The experience of Germany suggests that the integration of large amounts of inflexible nuclear baseload generation and/or intermittent renewable generation into the energy system will rapidly become a key issue for the UK. Incidents of renewable supply exceeding demand are rare at present but could rapidly become commonplace. If heat is electrified then peak power flows would greatly increase. Options for coping with the greater demands include reinforcing the transmission infrastructure, building super and/or smart grids, deploying energy storage and creating demand-side management. This project focuses on three energy vectors – electricity, heat and hydrogen – that could have an important role in balancing renewable generation in the future. In contrast to most studies, which tend to examine these vectors in isolation, this project is taking a broader approach that could identify lower-cost pathways that might, for example, use excess renewable electricity to produce stored heat or hydrogen that is stored in the gas networks.

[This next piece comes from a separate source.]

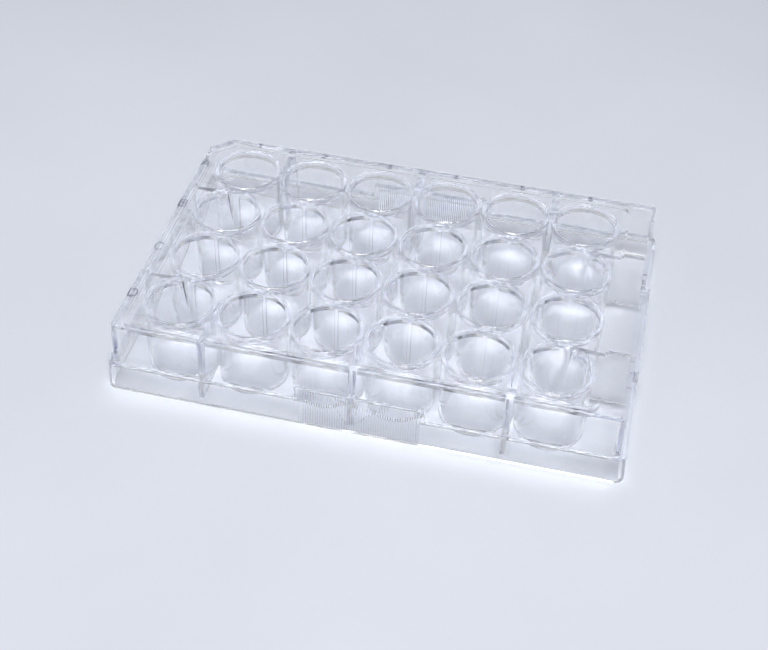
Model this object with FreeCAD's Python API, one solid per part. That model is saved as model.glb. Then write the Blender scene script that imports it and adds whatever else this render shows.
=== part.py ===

This project is investigating the interactions, synergies and potential conflicts between the large-scale deployment, at different scales, of electricity, hydrogen and heat, especially in respect of the different infrastructures that they require. In close collaboration with the Energy Systems at Multiple Scales programme, the research will undertake engineering and techno-economic analysis of energy vectors, and the technologies and infrastructures that generate and transport them, and will incorporate this analysis in a spatially and temporally-explicit way into energy systems models (including at the European [ETM-UCL] and UK [UKTM-UCL] levels).  This sub-theme is closely linked to the recently started EPSRC Realising Energy Storage Technologies in Low-carbon Energy Systems (RESTLESS) project, which is led by UCL and includes collaborators from the Energy Systems at Multiple Scales programme.

Energy system resource use and impacts on ecosystems

The overarching aim of this project is to assess and improve existing practice of quantifying the impact of resources (e.g. fossil fuels, materials and bioenergy) on the environment. The work is examining two specific areas of interest.

  1. The first area involves collaboration with the economic work being undertaken under the Energy and Economy project, and ecosystem scientists at the University of Southampton, to quantity the implications for water use and ecosystems of different energy system developments. Initial work is assessing the possibility of linking the WATER-GAP model to TIAM-UCL, and working to incorporate in the modelling the insights from the recently completed SPLiCE (Sustainable Pathways to Low-Carbon Energy) project, which was funded by Defra.
  2. The second area aims to analyse how methods for resource estimation and assessment of impacts of resource consumption activities can be developed and deployed to provide relevant information for investors and policy makers. This work will liaise with the recently awarded (NERC-funded) ADVENT (Addressing Valuation of Energy and Nature Together) and other initiatives related to complexity in the ‘nexus’.